I am confident to declare the Penis Museum the oddest in the World, even more bizarre (although I haven’t been there) than the Kansas Barbed Wire Museum in the USA, the Dog Collar Museum in the UK or the Toilet Museum in New Delhi, India. If anyone has any alternative suggestions by-the-way then I am happy to consider them for inclusion in this list!
“…collecting penises is like collecting anything. You can never stop, you can never catch up, you can always get a new one, a better one a bigger size or better shape…” Museum owner, Sigurður Hjartarson
The hidden people are called Huldufólk and are special here and it is said often appear in the dreams of Icelanders. What makes seeing them difficult is that they are invisible and Icelanders prefer big people to be careful in case you accidentally step on one and they even frown upon the throwing of stones in case you inadvertently hit one of these small invisible people.
These are said to be thousands of elves who make their homes in Iceland’s wilderness and coexist alongside the Icelandic people and in a survey conducted by the University of Iceland in 2007 it found that sixty-two percent of the respondents thought it was at least possible that they exist and if you only need one reason to visit Iceland then that must surely be it!
Unfortunately the sighting of this natural phenomena cannot be guaranteed, it is not like the Blackpool Illuminations, they can’t just be turned on and off for the benefit of tourists, no one is assured to see them (unless you happen to be Joanna Lumley making a television programme that is) and many people leave disappointed.
“Always travel in hope, rather than expectation, of seeing the Northern Lights. For the best chances of seeing the lights, head north – but not too far. ” Alistair McLean, Founder of The Aurora Zone.
“No waterfall in Europe can match Gullfoss. In wildness and fury it outdoes the Niagra Falls in the United States” From the Travel Diary of two Danes in the retinue of Frederick VII of Denmark (1907).
The falls are where the wide Hvítá river, swollen with melt waters from the nearby glacier rush southward and about a kilometre above the falls turns sharply to the left and flows down into a wide curved three step staircase before abruptly plunging in two stages into a crevice thirty-two metres deep with a thunderous roar and unstoppable force.
The river is wild and untamed dashing madly over rocks and advancing like a cavalry charge racing to the precipice and the final crevice which is about twenty metres wide, and is at right angles to the flow of the river which results in a dramatic water plunge and an atmosphere full of hanging mist which leaves no one in any doubt about the wonderful power of nature.
The original great Geyser erupts only infrequently now so you could be a long time hanging around waiting for a show. Apparently people used to encourage it to blow by pouring soap powder into the borehole as this was a generally reliable way of encouraging it to perform but eventually this stopped working because the residue of the soap clogged up the underground vents and geologists now believe that it requires a dramatic event such as an earthquake to set it off again.

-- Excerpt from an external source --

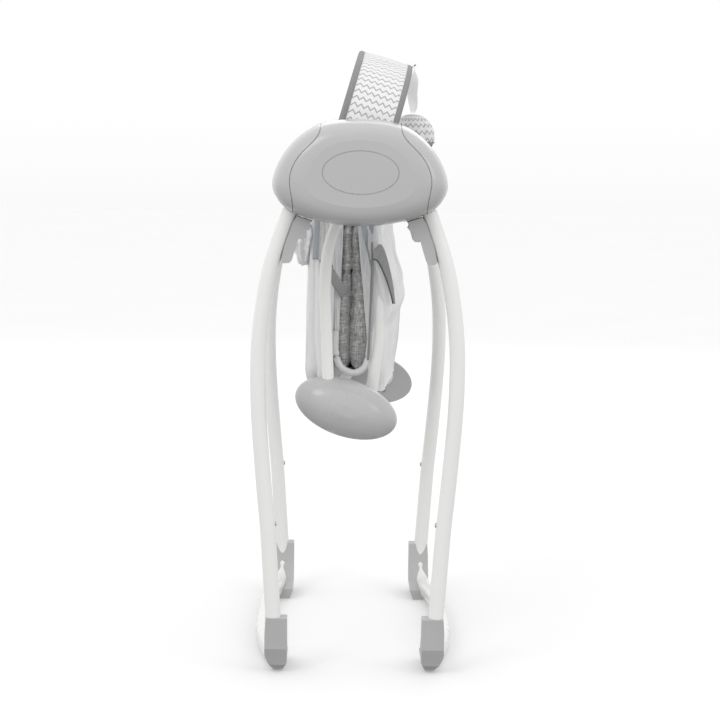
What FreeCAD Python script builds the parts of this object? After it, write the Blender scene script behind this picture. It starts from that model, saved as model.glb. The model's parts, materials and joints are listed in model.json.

Luckily the nearby geyser Strokkur erupts much more regularly every five minutes or so to heights of up to twenty metres (that’s the equivalent of about five London double decker buses). Crowds of people gather expectantly around the glassy pool waiting for the translucent blue water bubble to foam and then dramatically break through the surface forcing many gallons of boiling water and hissing steam into the air.
This is the site of the historic Icelandic National Assembly. This was called the Althing and was an open-air assembly that represented the whole of Iceland that was established in the year 930 and continued to meet for eight hundred and fifty years or so after that.
This history and the powerful natural setting of the assembly grounds has given the site iconic status as a national shrine and on 17th June 1944 thousands of Icelanders flocked to this place for the historic foundation of the modern independent republic of Iceland.
This is also a place where the land is literally tearing itself apart in a sort of messy divorce settlement as the tectonic plates of Europe and America meet and are in continual conflict with each other as they are drifting slowly apart at a rate of 3mm per year, which may not sound a lot but in geological terms is almost as fast as Usain Bolt!
This place is horribly commercialised and wickedly expensive but having travelled all this way it is stubbornly on most people’s ‘to do’ list.
The Blue Lagoon geothermal spa is one of the most visited attractions in Iceland. The steamy waters are part of a landscape constructed by lava formation with warm waters that are rich in minerals like silica and sulphur and are used as a skin exfoliant. The water temperature in the bathing and swimming area of the lagoon averages a very comfortable 40° centigrade all year round.
If anyone is put off by the absurd €40 basic admission price (a premium spa and treatments package costs a wallet busting €430) there are a number of alternative geothermal heated pools in Reykjavik without the marketing hype for only a fraction of the price (but also without the location).
So, that is my top ten Iceland suggestions. There are other things to do of course like whale watching, pony trekking, hiking and land rover safaris to the glaciers but I haven’t done any of those. Yet!
Sue also suggested a list of things not to do in Iceland and I can only think of one – Don’t get too close to an active volcano especially if you haven’t taken out the additional volcano damage insurance on the hire car!